Aim: Please start at the first line of the records beneath and quote each line exactly, ending with the line containing "the loop's apex.".

Extracted information:
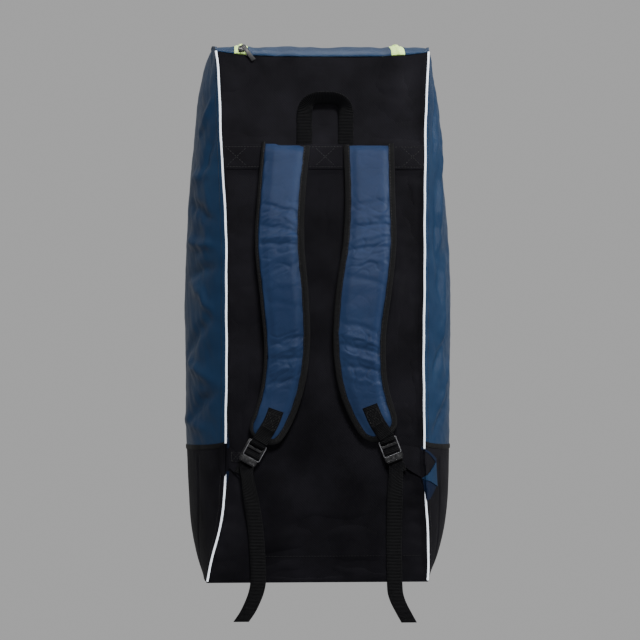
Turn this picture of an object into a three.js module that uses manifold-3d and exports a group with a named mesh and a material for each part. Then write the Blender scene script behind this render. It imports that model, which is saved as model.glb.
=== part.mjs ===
// A cricket kit bag: a tall stuffed duffle with a harness on its back panel, held up by its haul loop.
// Millimetres, +Z up. The harness side faces -Y and +X is on the right of someone who looks at it.
// Every panel is modelled from the base up and the whole bag is then hung from the loop's apex.

import * as THREE from 'three';
import Module from 'manifold-3d';
import { mergeVertices } from 'three/addons/utils/BufferGeometryUtils.js';

// Driving dimensions of the bag's body
const panelHeight = 790;
const panelWidth = 297;
const bagDepth = 300;
const cornerRise = 8;
const topDome = 26;
const sideDome = 16;
const sideSwell = 62;
const backSwell = 8;
const frontSwell = 22;
const clothWall = 2;
const seamGap = 0.3;
const pipingDiameter = 4;
const pipingStart = 2.4;

// Lower black panels and the tape over their upper edge
const lowerHeight = 190;
const lowerRise = 20;
const tapeWidth = 7;
const tapeThickness = 1;

// Zip that runs over the top and round the lid flap on the front
const zipWidth = 20;
const zipSpan = 236;
const zipShift = -3;
const zipCorner = 70;
const flapDrop = 480;
const sliderLength = 15;
const sliderWidth = 9;
const sliderThickness = 5;
const pullLength = 30;
const pullWidth = 6.5;
const pullThickness = 2.4;

// Reinforcement band and haul loop
const bandTop = 658;
const bandHeight = 37;
const bandThickness = 1.5;
const webbingWidth = 23.5;
const webbingThickness = 1.6;
const loopShift = 4.5;
const loopSpan = 62;
const loopRise = 79;
const loopStandoff = 20;

// Padded shoulder straps
const strapOffset = 62;
const strapWidth = 74;
const strapDrop = 441;
const strapLift = 22;
const strapThickness = 12;
const strapEdge = 4;
const strapEndRadius = 16;
const bindingWidth = 9;
const bindingWall = 1;
const bindingClearance = 0.4;

// Ladder-lock buckles, their webbing and the seam gussets that it is sewn to
const buckleLength = 34;
const buckleThickness = 3.6;
const buckleFrame = 2;
const buckleBar = 3.6;
const buckleLip = 7;
const buckleLipRise = 3;
const buckleGap = 5;
const leftBuckleTilt = 29;
const rightBuckleTilt = 21;
const slotClearance = 0.35;
const tabLength = 46;
const gussetHeight = 79;
const gussetReach = 16;
const gussetLevel = 163;
const gussetThickness = 1.6;
const gussetLift = 4;
const tailLength = 262;

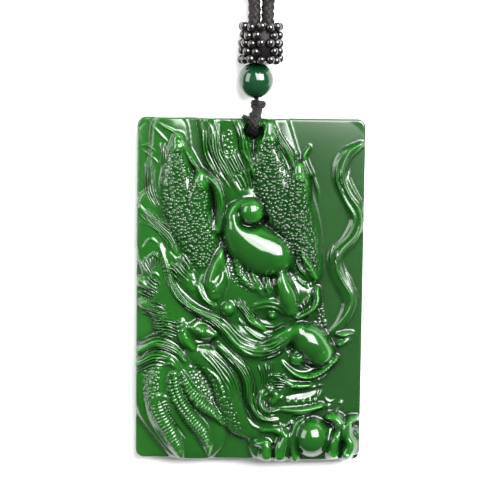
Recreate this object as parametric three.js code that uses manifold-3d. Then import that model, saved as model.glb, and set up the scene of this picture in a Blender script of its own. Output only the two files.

Task response:
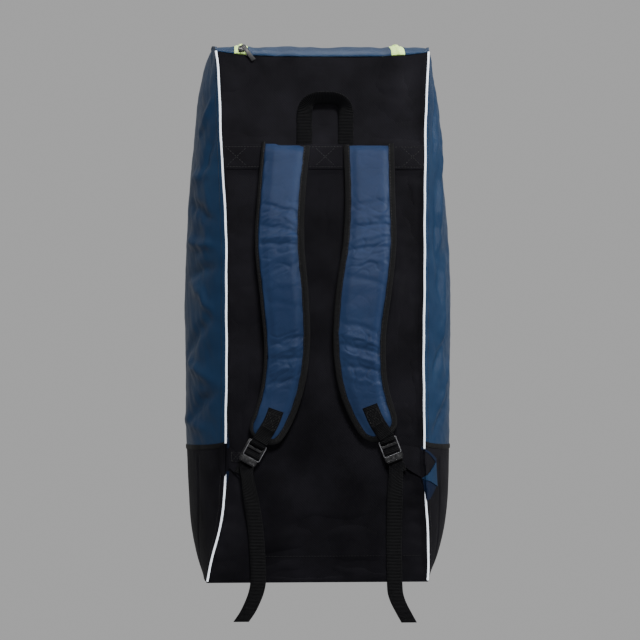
Turn this picture of an object into a three.js module that uses manifold-3d and exports a group with a named mesh and a material for each part. Then write the Blender scene script behind this render. It imports that model, which is saved as model.glb.
=== part.mjs ===
// A cricket kit bag: a tall stuffed duffle with a harness on its back panel, held up by its haul loop.
// Millimetres, +Z up. The harness side faces -Y and +X is on the right of someone who looks at it.
// Every panel is modelled from the base up and the whole bag is then hung from the loop's apex.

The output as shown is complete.